Entscheidend ist unsere Fähigkeit, als Christen mit Suchenden in den Dialog zu treten

Vor allem hänge die Zukunft der Kirche davon ab, „inwieweit sie fähig ist, mit Suchenden in Verbindung zu treten.“ Er nannte dabei auch die wachsende Zahl der „Apatheisten“. Für Professor Halik sind dies Menschen, die apathisch gegenüber der Religion und der Frage nach Gott sind. Auch mit ihnen müsse ein Dialog geführt werden. „Über das, was diesen Menschen heilig ist.“ Bei diesem Dialog müssten wir selber als Suchende die anderen begleiten.
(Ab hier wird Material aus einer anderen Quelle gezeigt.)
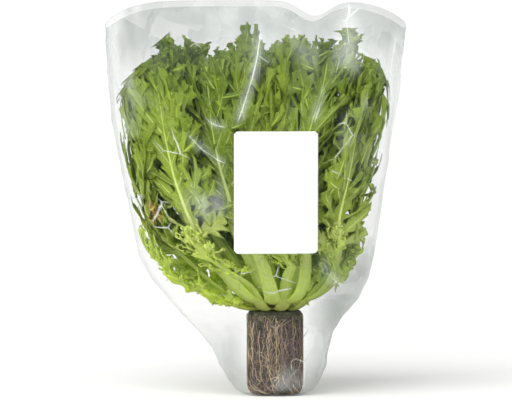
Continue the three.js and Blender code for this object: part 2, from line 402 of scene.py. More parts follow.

Es gehe dabei darum, die Wahrheit neu zu durchdenken. „Die Wahrheit ist ein Buch, das niemand von uns bis zum Ende gelesen hat.“ Für Halík ist damit auch verbunden, dass wir uns von einer oberflächlichen Vorstellung von Gott verabschieden und zu einer tieferen, reiferen Gestalt des Christentums gelangen. Er sprach deshalb auch von einem „nachmittäglichen Christentum“, das sich in der Zeit der Reife befände.
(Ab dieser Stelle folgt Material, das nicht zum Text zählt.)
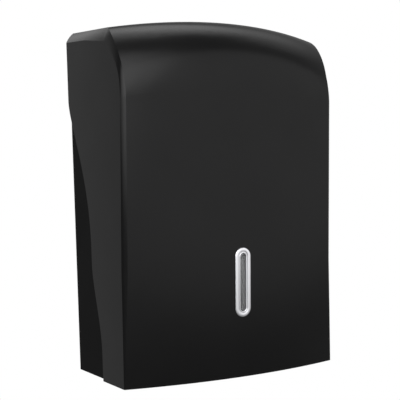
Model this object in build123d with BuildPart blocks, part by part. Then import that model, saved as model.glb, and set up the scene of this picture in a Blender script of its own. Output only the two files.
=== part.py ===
from build123d import *
import math
import os

os.makedirs("parts", exist_ok=True)

# Wall-mounted dispenser for folded paper towels, in millimetres and degrees.
# X runs across the wall, -Y points out from the wall into the room and Z is up.
# The origin is the middle of the four wall screws, on the face that meets the wall.
# Heights named below are measured from the cover's foot.

# ---------------------------------------------------------------- driving sizes
# Cover, outside form
cover_width = 259.0
foot_depth = 132.4  # wall to the cover's side corner, at its foot
front_lean = 3.65  # the front leans out towards the top
side_height = 386.0  # foot to the top of the side, at the wall
top_slope = 7.56  # the top falls away from the wall
front_bow = 18.3  # the front is this much deeper on the centre line
top_crown = 12.3  # the top is this much higher on the centre line
nose_back = 43.5  # the rounded nose runs this far back along the top
nose_down = 71.0  # and this far down the front
nose_fullness = (0.6, 0.6)  # towards the front and the top: 0.55 is an ellipse, more is squarer
side_nose_fullness = (0.5, 0.45)  # the same at the sides
cover_wall = 2.6
# Size of the blend between the cover's side and its front and top: across, then down the side
foot_blend = (0.7, 0.7)
front_blend = (4.6, 4.2)
front_blend_start = 118.0  # height where the blend has grown to its full front size
# the same at even steps over the nose, from the front to the top
nose_blends = (
    (4.6, 2.9),
    (4.1, 3.2),
    (3.6, 3.9),
    (2.6, 6.6),
    (1.7, 9.4),
    (1.2, 10.9),
    (1.2, 11.9),
    (2.2, 12.8),
    (3.5, 13.5),
)
shoulder_depth = 57.0  # halfway from the nose to the wall
shoulder_blend = (6.4, 9.8)
top_blend = (9.25, 9.8)
blend_softness = 0.2  # how far the blend bulges: 0 is a flat facet
blend_overrun = 1.5  # the blend's cutter passes both ends of the blend by this much
smallest_blend = 0.4
# Rear edge of the cover's side, which sweeps forward in two waves
edge_leaves_wall = 310.0
waist_depth = 55.5
waist_top = 140.0
waist_bottom = 125.0
heel_depth = 76.5
heel_top = 30.0
upper_wave = (30.0, 86.0)  # how far the upper wave holds on to its start and end directions
lower_wave = (27.0, 34.0)

# Housing behind the cover
cover_gap = 0.5  # cover to housing, all round
housing_wall = 2.6
housing_foot = 1.2  # the housing's floor is this much above the cover's foot
side_wall_depth = 72.0  # how far the housing's sides stand out at mid height
side_wall_heel = 34.0  # height where the sides' front edge starts to sweep back
side_wall_waist = 130.0
side_wall_shoulder = 290.0
roof_depth = 46.0
roof_corner = 345.0  # height where the sides reach the roof's depth
screw_spacing_across = 150.0
screw_spacing_up = 220.0
screw_centre_height = 192.5
wall_screw_hole = 5.5
wall_screw_pad = 15.0
wall_screw_pad_height = 2.0
back_ribs = (-45.0, -15.0, 15.0, 45.0)
back_rib_width = 2.0
back_rib_height = 1.6
back_rib_ends = (22.0, 352.0)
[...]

Zentral ist für Professor Halík dabei unser Gottesbild, unsere persönliche Spiritualität. Mit Bezug auf den spätmittelalterlichen Theologen und Mystiker Meister Eckhart sprach er vom „äußeren Menschen“, der oberflächlich lebe, konform sei und sich manipulieren lasse. Dessen Vorstellung von Gott sei eine Projektion menschlicher Phantasien, Ängste und Wünsche. Das sei aber, so Halík, nichts anderes als ein atheistisches Gottesbild, es existiere nur im Reich menschlicher Illusionen und Ängste. „Aber wir müssen ein anderes Bild Gottes anbieten, Gott als Tiefe des Lebens, der Wirklichkeit“, richtete er sich an seine Zuhörer. Dieser „innere Gott“ zeige sich in Liebe, Glaube und Hoffnung, nicht in Angst, Aberglaube und Illusion. Die Suche nach einem solchen Gott sei ein dauernder Prozess und laufe auf eine existentielle Umwandlung des Menschen hinaus.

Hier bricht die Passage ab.